Contrattazione

È la produttività la via per rilanciare i contratti

di Marco Bentivogli

Chi fa il sindacalista sa bene che non è sufficiente fare una «campagna sui salari». L’iniziativa ha qualche possibilità di successo se ci si occupa dei problemi strutturali che ne impediscono una dinamica positiva. La soluzione non è uno scambio sulla qualità e la stabilità dell’occupazione e la crescita salariale. Avanzano contratti temporanei a tempo parziale e con basse retribuzioni, spesso fuori dalla contrattazione. Non solo, in Italia il 90% degli occupati sono nelle Pmi e i dati della Commissione europea mostrano chiaramente che la produttività (sul Clup) delle aziende sopra i 200 dipendenti è pari o al di sopra delle eccellenze europee. È sotto i 20 e i 10 dipendenti che i problemi diventano insormontabili. E i motivi per cui le aziende non crescono sono spesso quelli per cui sono lodate.

Siamo alla vigilia della quarta rivoluzione industriale, una vera e propria nuova era delle produzioni, che saranno sempre più per piccoli lotti, sartoriali. I contratti nazionali non hanno finito il loro ruolo, ma devono configurarsi come cornice di garanzia. Dire che il contratto nazionale, con bassa inflazione (anche negativa) deve solo adeguare al potere di acquisto, non è stato facile nei metalmeccanici. Permangono posizioni, in una parte del sindacato, che a causa della scarsa diffusione dei contratti aziendali, sostengono la distribuzione di produttività media o addirittura del Pil nei contratti nazionali. Nei metalmeccanici il 37% delle aziende ha il contratto aziendale (dati Federmeccanica) ma in queste aziende lavora il 70% dei lavoratori della categoria.
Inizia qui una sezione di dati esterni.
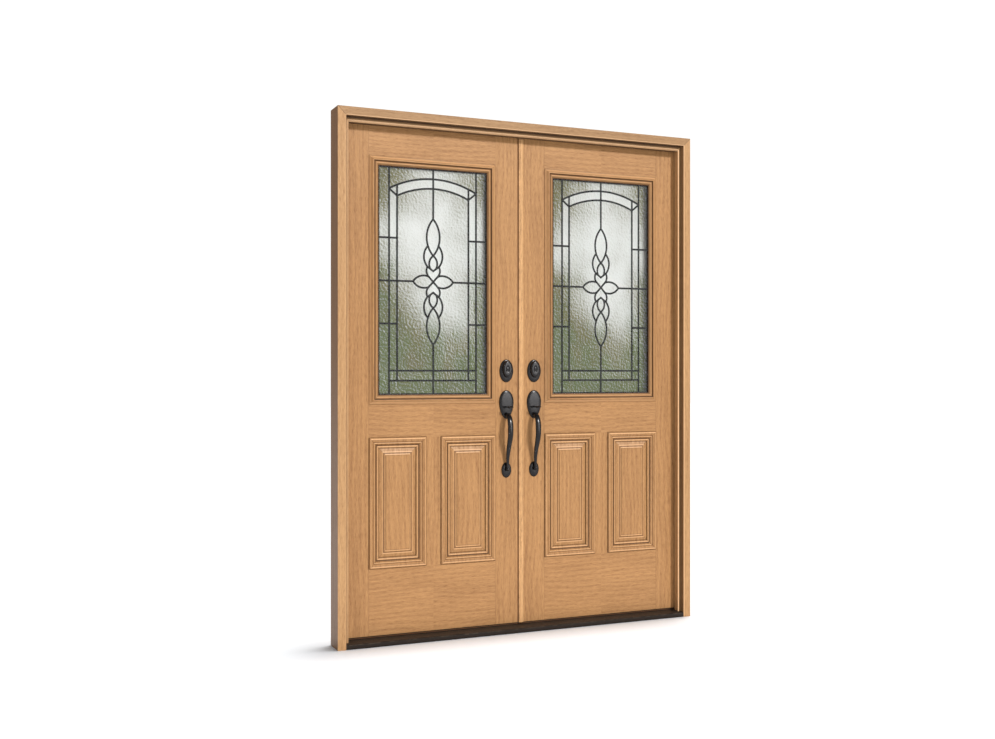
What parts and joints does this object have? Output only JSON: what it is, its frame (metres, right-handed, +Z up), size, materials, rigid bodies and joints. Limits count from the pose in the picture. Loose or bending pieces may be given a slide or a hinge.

Un buon tasso di copertura che conferma però la difficoltà a diffondere la contrattazione nelle piccole imprese.

Il contratto nazionale dei metalmeccanici non ha subìto, ha scelto che non vi saranno più sovrapposizioni tra il livello nazionale e quello aziendale. Sovrapposizione che ha reso difficili i rinnovi nazionali e non aiutato lo sviluppo del secondo livello. La produttività va favorita dalla contrattazione ma distribuita dove si esplica il lavoro e la produzione, in azienda. Collegare la contrattazione alla produttività può avvenire solo dove essa si realizza e si genera. La sovrapposizione dei due livelli deriva da un dibattito non risolto nel sindacato. In realtà, l’appello di Draghi, rilanciato da Alberto Orioli, va raccolto anche dalle imprese, molto affezionate alla centralizzazione contrattuale, preferendo un contratto nazionale lontano e aumenti ad personam scollegati da qualsiasi meritocrazia trasparente in sistemi di inquadramento moderno. Anche erogare aumenti lontani dal “merito” fa male alla produttività.

Servono strumenti di promozione, di tutela e miglioramenti produttivi e redistribuzione dei risultati di prossimità. Ha ragione Draghi: la contrattazione decentrata va sviluppata e portata su orizzonti nuovi. Ho iniziato il mio percorso sindacale facendo un contratto aziendale in un’azienda di Bologna di 35 dipendenti. Farlo sotto quella soglia è una rarità.

Perché non pensare alla contrattazione territoriale, non come un livello negoziale aggiuntivo, né come un contratto aziendale dilatato nel territorio. Perché non mettere insieme le imprese su elementi comuni di crescita, su difficoltà che solo insieme si possono vincere e magari costruendo piattaforme comuni con cui valorizzare un rapporto con istituzioni spesso anti-industriali.

La contrattazione territoriale può essere la sede dove si costruisce l’ecosistema 4.0 che è la precondizione per partecipare alla quarta rivoluzione industriale. Può essere la sede di una scommessa comune che rivitalizzi il territorio. Il grande Ezio Tarantelli diceva già molti anni fa dove si va a finire quando «ognuno prosegue nei propri riti propiziatori» soprattutto oggi dove riemerge un’ideologizzazione del lavoro che non ha eguali nella nostra storia. Ma il sindacato non è tutto uguale e le generalizzazioni aiutano sempre le posizioni di retroguardia.